Goal: The listing below should be copied in full, word for word.

Dataset extract:
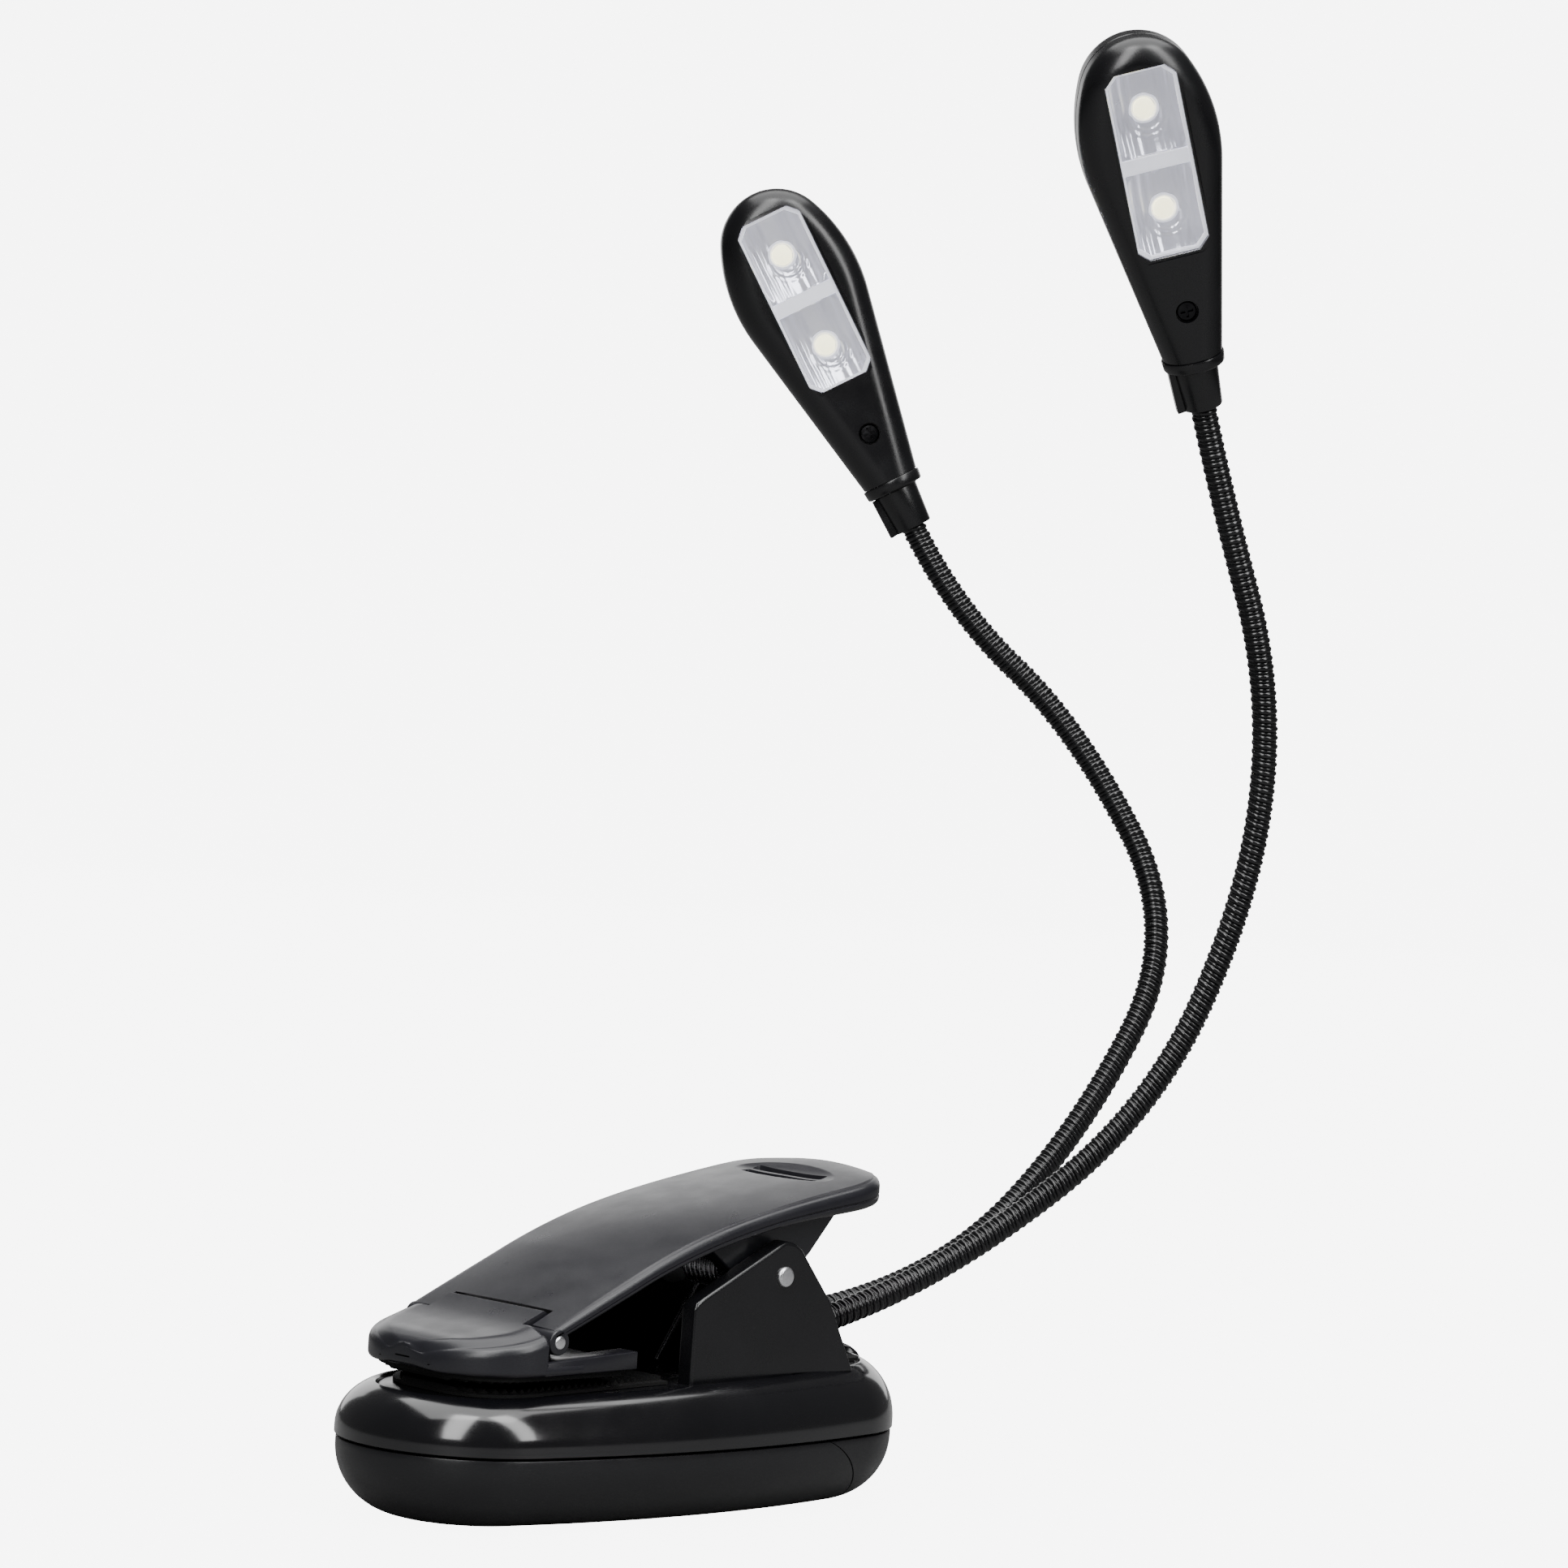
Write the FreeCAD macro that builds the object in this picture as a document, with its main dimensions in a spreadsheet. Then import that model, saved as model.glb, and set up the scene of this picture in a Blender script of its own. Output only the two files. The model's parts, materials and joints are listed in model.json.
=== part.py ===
import FreeCAD, Part
import math
import os
import Sketcher
from FreeCAD import Placement, Rotation, Vector

# Clip-on reading lamp: a battery base with a sprung clip on top and two gooseneck arms,
# each with a two-LED head. +X points to the rear, where the arms leave, -Y is the near
# side and +Z is up. The origin is the centre of the base's underside.

DIMENSIONS = (
    ("base_length", 95.0),
    ("base_width", 44.0),
    ("base_end_radius", 19.0),
    ("parting_height", 10.6),
    ("parting_gap", 0.3),
    ("foot_round", 9.5),
    ("lower_inset", 0.25),
    ("dome_top", 19.85),
    ("dome_round", 8.0),
    ("deck_rise", 0.025),
    ("casing_wall", 2.0),
    ("recess_inset", 5.3),
    ("recess_floor", 17.3),
    ("deck_height", 18.95),
    ("seam_top", 18.5),
    ("seam_foot", 32.0),
    ("cell_length", 44.0),
    ("cell_radius", 5.2),
    ("cell_pitch", 10.9),
    ("cell_height", 7.8),
    ("pivot_along", 16.5),
    ("pivot_height", 33.8),
    ("pivot_radius", 1.5),
    ("ear_outer", 15.0),
    ("ear_inner", 12.0),
    ("lever_half_width", 15.5),
    ("lever_end", 39.7),
    ("lever_corner", 8.5),
    ("lever_crown", 0.9),
    ("jaw_pin_along", -26.7),
    ("jaw_pin_height", 26.2),
    ("jaw_pin_radius", 0.75),
    ("jaw_half_width", 15.8),
    ("jaw_front", -42.6),
    ("jaw_underside", 21.5),
    ("running_gap", 0.05),
    ("ridge_pitch", 1.25),
    ("button_radius", 2.3),
    ("button_proud", 1.1),
    ("tube_radius", 2.0),
    ("tube_bore", 1.1),
    ("wire_radius", 0.8),
    ("joint_gap", 0.3),
    ("head_tip", 57.5),
    ("head_neck", 8.3),
    ("head_neck_half", 4.45),
    ("head_taper", 0.19),
    ("head_half_width", 10.3),
    ("head_shoulder_radius", 26.0),
    ("head_depth", 5.9),
    ("head_neck_depth", 4.3),
    ("head_edge_round", 3.6),
    ("head_wall", 1.3),
    ("lens_length", 28.3),
    ("lens_width", 10.4),
    ("lens_centre", 39.3),
    ("lens_corner", 1.6),
    ("led_spacing", 15.4),
    ("led_radius", 1.65),
    ("screw_along", 16.2),
    ("ferrule_length", 6.5),
)

# Each arm's route: straight runs between these points, joined by tangent arcs.
# The flexible joints sit halfway along the runs named in ARM_JOINT_RUNS.
ARM_ROUTES = {
    "near": (
        (24.0, -4.0, 22.4),
        (60.0, -4.6, 31.6),
        (91.8, -14.7, 55.6),
        (99.2, -25.5, 90.5),
        (94.8, -30.8, 121.2),
        (80.4, -30.8, 149.9),
        (68.4, -32.2, 175.1),
    ),
    "far": (
        (24.0, 4.0, 22.4),
        (68.5, 3.8, 29.6),
        (96.3, 3.7, 50.8),
        (114.4, 1.6, 82.2),
        (104.4, 17.8, 112.8),
        (89.6, 31.8, 130.0),
        (79.2, 41.0, 154.3),
    ),
}
ARM_PIECES = (
    ("root", None, 0),
    ("lower", 0, 2),
    ("middle", 2, 3),
    ("upper", 3, 4),
    ("tip", 4, None),
)
# The way each lens faces before it is squared up to its own head's long axis.
HEAD_FACING = {"near": (-0.66, -0.75, -0.02), "far": (-0.67, -0.74, 0.0)}

doc = FreeCAD.newDocument("ReadingLamp")
sheet = doc.addObject("Spreadsheet::Sheet", "dims")
for row_number, (alias, value) in enumerate(DIMENSIONS, start=1):
    sheet.set(f"A{row_number}", str(value))
    sheet.setAlias(f"A{row_number}", alias)
doc.recompute()

finished = []


def dim(alias):
    """The sheet's value for one alias, as a plain number."""
    return float(sheet.get(alias))


def keep(feature, label):
    """Names a finished sub-part and lists it for export."""
    feature.Label = label
    finished.append(feature)
    return feature


# ---------------------------------------------------------------- sketch helpers


def origin_plane(body, role):
    return next(item for item in body.Origin.OriginFeatures if item.Role == role)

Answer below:
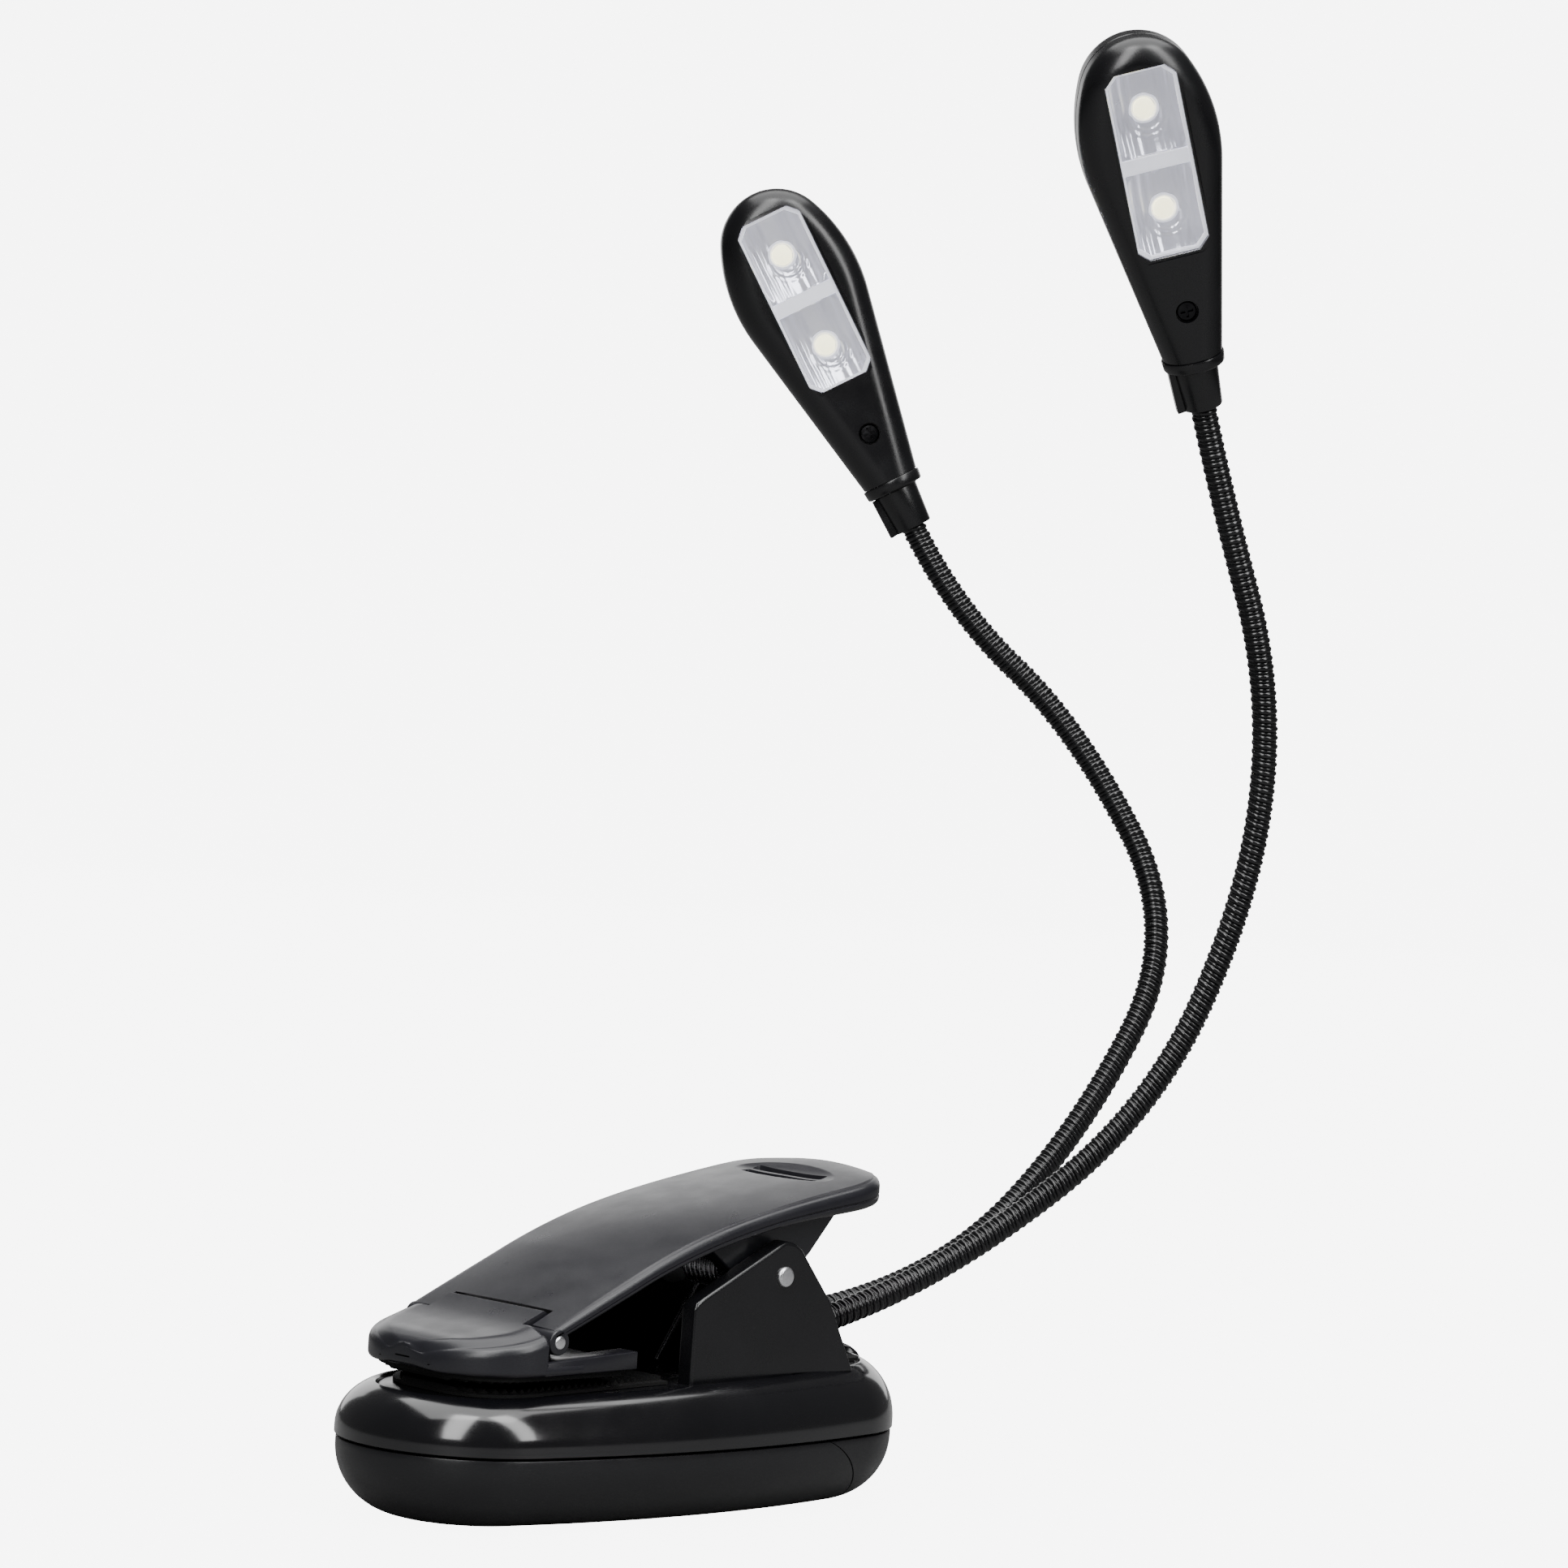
Write the FreeCAD macro that builds the object in this picture as a document, with its main dimensions in a spreadsheet. Then import that model, saved as model.glb, and set up the scene of this picture in a Blender script of its own. Output only the two files. The model's parts, materials and joints are listed in model.json.
=== part.py ===
import FreeCAD, Part
import math
import os
import Sketcher
from FreeCAD import Placement, Rotation, Vector

# Clip-on reading lamp: a battery base with a sprung clip on top and two gooseneck arms,
# each with a two-LED head. +X points to the rear, where the arms leave, -Y is the near
# side and +Z is up. The origin is the centre of the base's underside.

DIMENSIONS = (
    ("base_length", 95.0),
    ("base_width", 44.0),
    ("base_end_radius", 19.0),
    ("parting_height", 10.6),
    ("parting_gap", 0.3),
    ("foot_round", 9.5),
    ("lower_inset", 0.25),
    ("dome_top", 19.85),
    ("dome_round", 8.0),
    ("deck_rise", 0.025),
    ("casing_wall", 2.0),
    ("recess_inset", 5.3),
    ("recess_floor", 17.3),
    ("deck_height", 18.95),
    ("seam_top", 18.5),
    ("seam_foot", 32.0),
    ("cell_length", 44.0),
    ("cell_radius", 5.2),
    ("cell_pitch", 10.9),
    ("cell_height", 7.8),
    ("pivot_along", 16.5),
    ("pivot_height", 33.8),
    ("pivot_radius", 1.5),
    ("ear_outer", 15.0),
    ("ear_inner", 12.0),
    ("lever_half_width", 15.5),
    ("lever_end", 39.7),
    ("lever_corner", 8.5),
    ("lever_crown", 0.9),
    ("jaw_pin_along", -26.7),
    ("jaw_pin_height", 26.2),
    ("jaw_pin_radius", 0.75),
    ("jaw_half_width", 15.8),
    ("jaw_front", -42.6),
    ("jaw_underside", 21.5),
    ("running_gap", 0.05),
    ("ridge_pitch", 1.25),
    ("button_radius", 2.3),
    ("button_proud", 1.1),
    ("tube_radius", 2.0),
    ("tube_bore", 1.1),
    ("wire_radius", 0.8),
    ("joint_gap", 0.3),
    ("head_tip", 57.5),
    ("head_neck", 8.3),
    ("head_neck_half", 4.45),
    ("head_taper", 0.19),
    ("head_half_width", 10.3),
    ("head_shoulder_radius", 26.0),
    ("head_depth", 5.9),
    ("head_neck_depth", 4.3),
    ("head_edge_round", 3.6),
    ("head_wall", 1.3),
    ("lens_length", 28.3),
    ("lens_width", 10.4),
    ("lens_centre", 39.3),
    ("lens_corner", 1.6),
    ("led_spacing", 15.4),
    ("led_radius", 1.65),
    ("screw_along", 16.2),
    ("ferrule_length", 6.5),
)

# Each arm's route: straight runs between these points, joined by tangent arcs.
# The flexible joints sit halfway along the runs named in ARM_JOINT_RUNS.
ARM_ROUTES = {
    "near": (
        (24.0, -4.0, 22.4),
        (60.0, -4.6, 31.6),
        (91.8, -14.7, 55.6),
        (99.2, -25.5, 90.5),
        (94.8, -30.8, 121.2),
        (80.4, -30.8, 149.9),
        (68.4, -32.2, 175.1),
    ),
    "far": (
        (24.0, 4.0, 22.4),
        (68.5, 3.8, 29.6),
        (96.3, 3.7, 50.8),
        (114.4, 1.6, 82.2),
        (104.4, 17.8, 112.8),
        (89.6, 31.8, 130.0),
        (79.2, 41.0, 154.3),
    ),
}
ARM_PIECES = (
    ("root", None, 0),
    ("lower", 0, 2),
    ("middle", 2, 3),
    ("upper", 3, 4),
    ("tip", 4, None),
)
# The way each lens faces before it is squared up to its own head's long axis.
HEAD_FACING = {"near": (-0.66, -0.75, -0.02), "far": (-0.67, -0.74, 0.0)}

doc = FreeCAD.newDocument("ReadingLamp")
sheet = doc.addObject("Spreadsheet::Sheet", "dims")
for row_number, (alias, value) in enumerate(DIMENSIONS, start=1):
    sheet.set(f"A{row_number}", str(value))
    sheet.setAlias(f"A{row_number}", alias)
doc.recompute()

finished = []


def dim(alias):
    """The sheet's value for one alias, as a plain number."""
    return float(sheet.get(alias))


def keep(feature, label):
    """Names a finished sub-part and lists it for export."""
    feature.Label = label
    finished.append(feature)
    return feature


# ---------------------------------------------------------------- sketch helpers


def origin_plane(body, role):
    return next(item for item in body.Origin.OriginFeatures if item.Role == role)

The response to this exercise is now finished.